Mueller: Ich bin sehr dankbar für diese Lösung mit der gemeinsamen Unterrichtszeit. Üblicherweise ist es ja so, dass der:die abtretende Professor:in die Studierenden bis zum Abschluss begleitet und die Nachfolge nur die Neueintretenden unterrichtet.

Schlaefli: Ich habe immer gesagt: Wenn wir jemanden finden, der:die mir ein gutes Gefühl gibt, möchte ich ein Jahr gemeinsam unterrichten. Und dann haben wir dich gefunden und ich wollte unbedingt weitermachen. Ich freue mich sehr auf das Jahr. Ich habe bisher viel alleine gemacht. Es ist schön, dass ich das, was ich in meinem Gärtchen angepflanzt habe, nun mit dir teilen kann.

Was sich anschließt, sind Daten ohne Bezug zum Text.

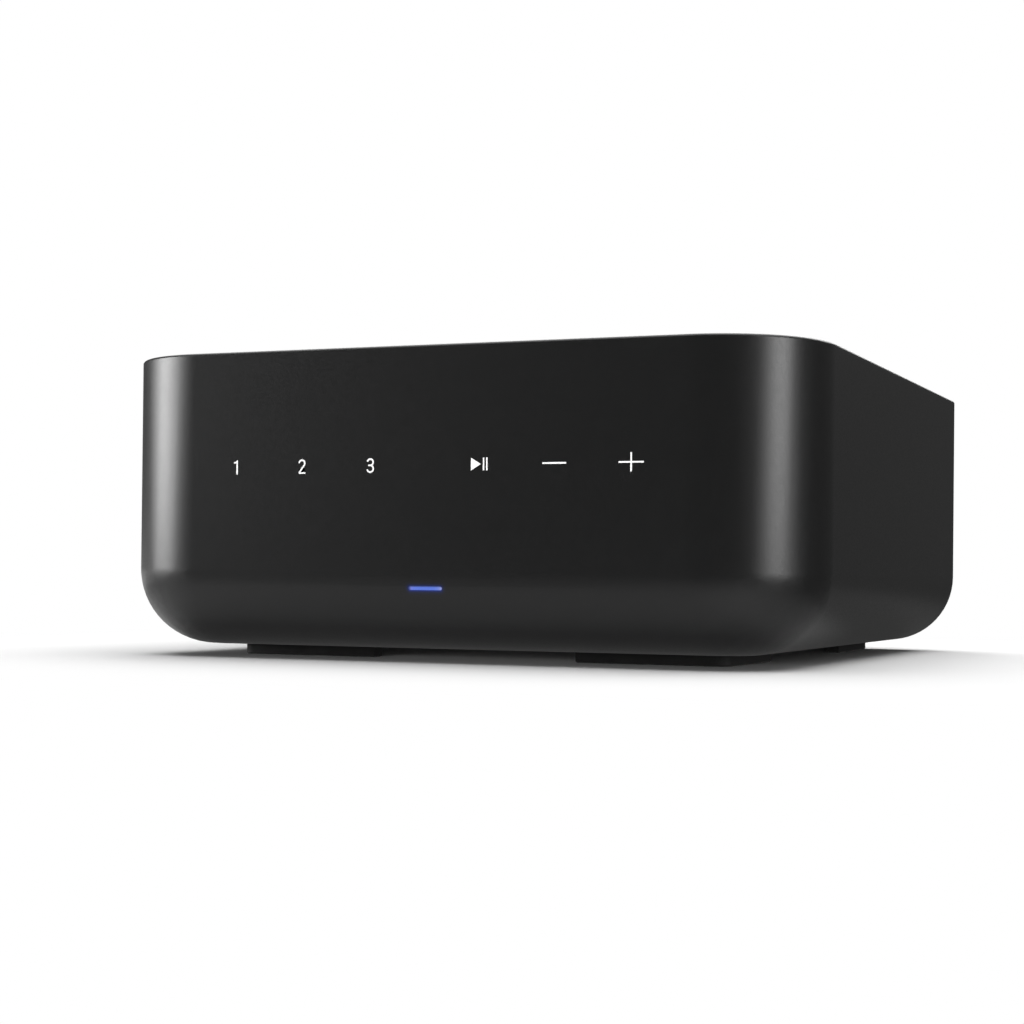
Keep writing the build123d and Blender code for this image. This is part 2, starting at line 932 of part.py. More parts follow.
# Ribbon cables and the supply wires between the boards
ribbon_z = deck_top + ribbon_thickness / 2
main_front_y = board_back_y - main_board_length
ribbon_route = [
    (touch_back_y, key_height),
    (touch_back_y + ribbon_exit, key_height),
    (main_front_y - ribbon_fall, ribbon_z - ribbon_sag),
    (main_front_y - ribbon_exit, ribbon_z + ribbon_hump),
    (main_front_y, ribbon_z),
    (main_front_y + ribbon_lap, ribbon_z),
]
with BuildPart() as ribbon_cables:
    with BuildSketch(Plane.YZ.offset(ribbon_x - ribbon_width / 2)):
        with BuildLine() as ribbon_line:
            Polyline(*ribbon_route)
        trace(ribbon_line.line, ribbon_thickness)
    extrude(amount=ribbon_width)
    with BuildSketch(level(board_top)):
        with Locations((amplifier_board_x, board_back_y - signal_ribbon_back)):
            Rectangle(signal_ribbon_width, ribbon_thickness)
    extrude(amount=deck_z - board_top)
finish(ribbon_cables, "ribbon_cables")

power_edge = power_board_x + power_board_width / 2
amplifier_edge = amplifier_board_x - amplifier_board_width / 2
with BuildPart() as supply_wires:
    for wire in range(wire_count):
        wire_y = board_back_y - wire_back + wire * wire_pitch
        wire_x = power_edge - wire_inset
        with BuildLine() as wire_route:
            FilletPolyline(
                (wire_x, wire_y, board_top),
                (wire_x, wire_y, board_top + wire_rise),
                (amplifier_edge + wire_inset, wire_y, board_top + wire_rise),
                (amplifier_edge + wire_inset, wire_y, board_top),
                radius=wire_bend,
            )
        with BuildSketch(Plane((wire_x, wire_y, board_top), z_dir=(0, 0, 1))):
            Circle(wire_radius)
        sweep(path=wire_route.line)
finish(supply_wires, "supply_wires")

# Speaker terminals: insulated posts through the panel, with a tag and nut inside
terminal_points = [(x, terminal_z) for x in terminal_places]


def rings(back_y, length, radius, bore):
    """One ring on each terminal's axis, from back_y towards the front."""
    with BuildPart() as ring_set:
        with BuildSketch(across(back_y)):
            with Locations(*terminal_points):
                Circle(radius)
            with Locations(*terminal_points):
                Circle(bore, mode=Mode.SUBTRACT)
        extrude(amount=length)
    return ring_set.part


post_fit = post_radius + running_clearance
tag_y = panel_inner_y - insulator_thickness
nut_y = tag_y - tag_thickness
post_start_y = nut_y - nut_thickness - post_tail

with BuildPart() as terminal_insulators:
    add(rings(washer_y, bush_flange, bush_radius, post_fit))
    add(rings(panel_y, panel_thickness - collar_end_gap, bush_collar_radius, post_fit))
    add(rings(panel_inner_y, insulator_thickness, bush_radius, post_fit))
finish(terminal_insulators, "terminal_insulators")

with BuildPart() as terminal_tags:
    add(rings(tag_y, tag_thickness, tag_radius, post_fit))
    for x in terminal_places:
        strip_top = terminal_z - post_fit - running_clearance
        with BuildSketch(across(tag_y)):
            with Locations((x, (strip_top + board_top) / 2)):
                Rectangle(tag_width, strip_top - board_top)
        extrude(amount=tag_thickness)
finish(terminal_tags, "terminal_tags")

with BuildPart() as terminal_nuts:
    with BuildSketch(across(nut_y)):
        with Locations(*terminal_points):
            RegularPolygon(nut_flats / sqrt(3), 6)
        with Locations(*terminal_points):
            Circle(post_fit, mode=Mode.SUBTRACT)
    extrude(amount=nut_thickness)
finish(terminal_nuts, "terminal_nuts")

with BuildPart() as speaker_posts:
    with BuildSketch(across(post_end_y)):
        with Locations(*terminal_points):
            Circle(post_radius)
    extrude(amount=post_end_y - post_start_y)
    with BuildSketch(across(post_end_y)):
        with Locations(*terminal_points):
            Circle(post_bore_radius)
    extrude(amount=post_bore_depth, mode=Mode.SUBTRACT)
    with BuildSketch(level(terminal_z - post_radius - overcut)):
        with Locations(*[(x, washer_y + wire_hole_reach) for x in terminal_places]):
            Circle(wire_hole_radius)
    extrude(amount=2 * (post_radius + overcut), mode=Mode.SUBTRACT)
finish(speaker_posts, "speaker_posts")

# Each terminal's clamping washer slides on the post, and its cap screws along the post
terminal_names = ["right_plus", "right_minus", "left_plus", "left_minus"]
for terminal_name, x in zip(terminal_names, terminal_places):
    with BuildPart() as washer:
        with BuildSketch(across(cap_y)):
            with Locations((x, terminal_z)):
                Circle(washer_radius)
                Circle(post_fit, mode=Mode.SUBTRACT)
        extrude(amount=washer_thickness)
    finish(washer, f"washer_{terminal_name}")

    with BuildPart() as cap:
        cap_end_y = cap_y + cap_length
        with BuildSketch(across(cap_end_y)):
            with Locations((x, terminal_z)):
                Circle(cap_radius)
        extrude(amount=cap_length)
        fillet(edges().group_by(Axis.Y)[-1], cap_round)
        with BuildSketch(across(cap_end_y - cap_band)):
            with Locations((x, terminal_z)):
                flute_centre = cap_radius + cap_flute_radius - cap_flute_depth
                with PolarLocations(flute_centre, cap_flute_count):
                    Circle(cap_flute_radius)
        extrude(amount=cap_length - 2 * cap_band, mode=Mode.SUBTRACT)
        with BuildSketch(across(cap_end_y - cap_end_wall)):
            with Locations((x, terminal_z)):
                Circle(post_fit)
        extrude(amount=cap_length, mode=Mode.SUBTRACT)
        with BuildSketch(across(cap_end_y)):
            with Locations((x, terminal_z)):
                Circle(cap_bore_radius)
        extrude(amount=cap_end_wall, mode=Mode.SUBTRACT)
    finish(cap, f"cap_{terminal_name}")

# Mains inlet with its three blades
inlet_y = panel_y + socket_proud
inlet_z = board_top + inlet_height / 2
pocket_floor_y = inlet_y - inlet_pocket_depth
with BuildPart() as mains_inlet:
    with BuildSketch(across(inlet_y)):
        with Locations((inlet_x, inlet_z)):
            Rectangle(inlet_width, inlet_height)
    extrude(amount=inlet_depth)
    with BuildSketch(across(inlet_y)):
        with Locations((inlet_x, inlet_z)):
            Rectangle(inlet_pocket_width, inlet_pocket_height)
        chamfer(vertices().group_by(Axis.Y)[-1], inlet_pocket_chamfer)
    extrude(amount=inlet_pocket_depth, mode=Mode.SUBTRACT)
finish(mains_inlet, "mains_inlet")

with BuildPart() as inlet_blades:
    live_z = inlet_z - blade_drop
    blade_places = [
        (inlet_x - blade_pitch / 2, live_z),
        (inlet_x, live_z + earth_blade_rise),
        (inlet_x + blade_pitch / 2, live_z),
    ]
    with BuildSketch(across(pocket_floor_y + blade_length)):
        with Locations(*blade_places):
            Rectangle(blade_width, blade_height)
    extrude(amount=blade_length)
finish(inlet_blades, "inlet_blades")


def block_on_deck(x, width, height, depth):
    """A socket's block on the main board, a little proud of the rear panel."""
    with BuildPart() as block:
        with BuildSketch(across(panel_y + socket_proud)):
            with Locations((x, deck_top + height / 2)):
                Rectangle(width, height)
        extrude(amount=depth)
    return block.part


with BuildPart() as network_socket:
    add(block_on_deck(network_x, network_width, network_height, network_depth))
    mouth_low = deck_top + network_sill
    with BuildSketch(across(panel_y + socket_proud)):
        with Locations((network_x, mouth_low + network_mouth_height / 2)):
            Rectangle(network_mouth_width, network_mouth_height)
        with Locations((network_x, mouth_low - network_latch_drop / 2)):
            Rectangle(network_latch_width, network_latch_drop)
    extrude(amount=network_mouth_depth, mode=Mode.SUBTRACT)
finish(network_socket, "network_socket")

with BuildPart() as usb_socket:
    add(block_on_deck(usb_x, usb_width, usb_height, usb_depth))
    with BuildSketch(across(panel_y + socket_proud)):
        with Locations((usb_x, deck_top + usb_height / 2)):
            Rectangle(usb_width - 2 * usb_shell, usb_height - 2 * usb_shell)
    extrude(amount=usb_depth - usb_back, mode=Mode.SUBTRACT)
finish(usb_socket, "usb_socket")

with BuildPart() as hdmi_socket:
    hdmi_z = deck_top + hdmi_height / 2
    add(block_on_deck(hdmi_x, hdmi_width, hdmi_height, hdmi_depth))
    chamfer(
        edges().filter_by(Axis.Y).group_by(Axis.Z)[0],
        hdmi_chamfer,
    )
    with BuildSketch(across(panel_y + socket_proud)):
        with Locations((hdmi_x, hdmi_z)):
            Rectangle(hdmi_width - 2 * hdmi_shell, hdmi_height - 2 * hdmi_shell)
        chamfer(vertices().group_by(Axis.Y)[0], hdmi_chamfer)
    extrude(amount=hdmi_depth - hdmi_back, mode=Mode.SUBTRACT)
finish(hdmi_socket, "hdmi_socket")

with BuildPart() as contact_tongues:
    usb_floor_y = panel_y + socket_proud - usb_depth + usb_back
    with BuildSketch(across(usb_floor_y + usb_tongue_length)):
        with Locations((usb_x, deck_top + usb_height / 2 + usb_tongue_rise)):
            Rectangle(usb_tongue_width, usb_tongue_thickness)
    extrude(amount=usb_tongue_length)
    hdmi_floor_y = panel_y + socket_proud - hdmi_depth + hdmi_back
    with BuildSketch(across(hdmi_floor_y + hdmi_tongue_length)):
        with Locations((hdmi_x, hdmi_z)):
            Rectangle(hdmi_tongue_width, hdmi_tongue_thickness)
    extrude(amount=hdmi_tongue_length)
finish(contact_tongues, "contact_tongues")

# Optical socket, whose shutter swings in and up under the roof of its mouth
optical_y = panel_y + socket_proud
optical_floor_z = deck_top + optical_sill
optical_roof_z = optical_floor_z + optical_mouth_height
shutter_y = optical_y - shutter_inset - shutter_barrel_radius
shutter_z = optical_roof_z - shutter_gap - shutter_barrel_radius
shutter_half_width = optical_mouth_width / 2 - shutter_gap
with BuildPart() as optical_socket:
    add(block_on_deck(optical_x, optical_width, optical_height, optical_depth))
    with BuildSketch(across(optical_y)):
        with Locations((optical_x, optical_floor_z + optical_mouth_height / 2)):
            Rectangle(optical_mouth_width, optical_mouth_height)
    extrude(amount=optical_mouth_depth, mode=Mode.SUBTRACT)
    pin_reach = optical_mouth_width / 2 + shutter_pin_length
    with BuildSketch(Plane.YZ.offset(optical_x - pin_reach)):
        with Locations((shutter_y, shutter_z)):
            Circle(shutter_pin_radius + running_clearance)
    extrude(amount=2 * pin_reach, mode=Mode.SUBTRACT)
finish(optical_socket, "optical_socket")

with BuildPart() as optical_shutter:
    with BuildSketch(Plane.YZ.offset(optical_x - shutter_half_width)):
        with Locations((shutter_y, shutter_z)):
            Circle(shutter_barrel_radius)
        leaf_low = optical_floor_z + shutter_gap
        with Locations((shutter_y, (shutter_z + leaf_low) / 2)):
            Rectangle(shutter_thickness, shutter_z - leaf_low)
    extrude(amount=2 * shutter_half_width)
    pin_half = pin_reach - shutter_gap
    with BuildSketch(Plane.YZ.offset(optical_x - pin_half)):
        with Locations((shutter_y, shutter_z)):
            Circle(shutter_pin_radius)
    extrude(amount=2 * pin_half)
finish(optical_shutter, "optical_shutter")

# Four phono sockets in one block behind the panel
with BuildPart() as phono_block:
    with BuildSketch(across(panel_inner_y)):
        with Locations((rca_x, rca_z)):
            Rectangle(2 * rca_pitch, 2 * rca_pitch)
    extrude(amount=rca_block_depth)
finish(phono_block, "phono_block")

shell_y = panel_y + rca_shell_reach
with BuildPart() as phono_shells:
    with BuildSketch(across(shell_y)):
        with Locations(*rca_places):
            Circle(rca_shell_radius)
        with Locations(*rca_places):
            Circle(rca_shell_radius - rca_shell_wall, mode=Mode.SUBTRACT)
    extrude(amount=shell_y - panel_inner_y)
finish(phono_shells, "phono_shells")

with BuildPart() as phono_inserts:
    insert_y = shell_y - rca_insert_setback
    insert_radius = rca_shell_radius - rca_shell_wall - rca_insert_clearance
    with BuildSketch(across(insert_y)):
        with Locations(*rca_places):
            Circle(insert_radius)
    extrude(amount=insert_y - panel_inner_y)
    with BuildSketch(across(insert_y)):
        with Locations(*rca_places):
            Circle(rca_pin_radius)
    extrude(amount=rca_pin_depth, mode=Mode.SUBTRACT)
finish(phono_inserts, "phono_inserts")

# Pairing button: a pin through the panel that presses a switch on the main board
switch_gap = button_collar_gap + button_collar_thickness + button_travel + button_stop_gap
switch_y = panel_inner_y - switch_gap
with BuildPart() as button_switch:
    with BuildSketch(across(switch_y)):
        with Locations((button_x, deck_top + switch_size / 2)):
            Rectangle(switch_size, switch_size)
    extrude(amount=switch_depth)
    with BuildSketch(across(switch_y)):
        with Locations((button_x, button_z)):
            Circle(button_radius + running_clearance)
    extrude(amount=switch_bore_depth, mode=Mode.SUBTRACT)
finish(button_switch, "button_switch")

with BuildPart() as pairing_button:
    button_end_y = panel_y + button_proud
    with BuildSketch(across(button_end_y)):
        with Locations((button_x, button_z)):
            Circle(button_radius)
    extrude(amount=button_end_y - switch_y + button_engagement)
    with BuildSketch(across(panel_inner_y - button_collar_gap)):
        with Locations((button_x, button_z)):
            Circle(button_collar_radius)
    extrude(amount=button_collar_thickness)
finish(pairing_button, "pairing_button")
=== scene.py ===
import math

import bmesh
import bpy
from mathutils import Matrix, Vector


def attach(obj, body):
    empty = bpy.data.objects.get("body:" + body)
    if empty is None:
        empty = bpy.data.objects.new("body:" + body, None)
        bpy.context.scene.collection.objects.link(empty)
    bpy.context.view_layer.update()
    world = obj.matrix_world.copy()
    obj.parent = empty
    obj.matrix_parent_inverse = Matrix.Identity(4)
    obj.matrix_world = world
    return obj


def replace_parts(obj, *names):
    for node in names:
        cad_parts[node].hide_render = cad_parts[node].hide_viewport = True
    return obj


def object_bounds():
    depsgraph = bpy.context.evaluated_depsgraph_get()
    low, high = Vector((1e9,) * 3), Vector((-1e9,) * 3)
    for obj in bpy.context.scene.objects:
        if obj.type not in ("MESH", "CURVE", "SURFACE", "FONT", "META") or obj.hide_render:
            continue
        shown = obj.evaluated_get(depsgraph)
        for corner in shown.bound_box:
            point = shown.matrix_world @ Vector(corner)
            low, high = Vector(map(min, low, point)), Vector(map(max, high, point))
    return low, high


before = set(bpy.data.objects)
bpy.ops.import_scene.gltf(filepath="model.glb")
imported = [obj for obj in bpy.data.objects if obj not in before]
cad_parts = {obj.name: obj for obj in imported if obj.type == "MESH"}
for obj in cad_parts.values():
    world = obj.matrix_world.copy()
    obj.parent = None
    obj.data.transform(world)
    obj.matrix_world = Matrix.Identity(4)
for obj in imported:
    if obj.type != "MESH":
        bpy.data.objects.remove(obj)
cad_box = [list(corner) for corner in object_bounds()]
mm = 0.001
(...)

Prof. Johannes Schlaefli (johannes.schlaefli@zhdk.ch) ist Professor für Orchesterleitung an der ZHdK und Chefdirigent des Sinfonieorchesters Collegium Musicum Basel. Er wird bis Ende des Studienjahres 2022/2023 die Dirigierklasse zusammen mit Christoph-Mathias Mueller unterrichten.
Prof. Christoph-Mathias Mueller (christophmathias.mueller@zhdk.ch) ist ab August 2022 Professor für Orchesterleitung an der ZHdK.
Die Dirigierausbildung der ZHdK geniesst international einen hervorragenden Ruf. Zahlreiche Studierende und Alumni der ZHdK – darunter auffallend viele Frauen –, bewegen sich äusserst erfolgreich auf dem hart umkämpften Markt. Das «Conductors Studio ZHdK» pflegt dabei eine Lernkultur, die den intensiven Austausch für unterschiedlichste Studierenden-Persönlichkeiten durch curriculäre Aktivitäten und Lerngefässe fördert.
Lea Dahinden war Projektleiterin in der Hochschulkommunikation der ZHdK.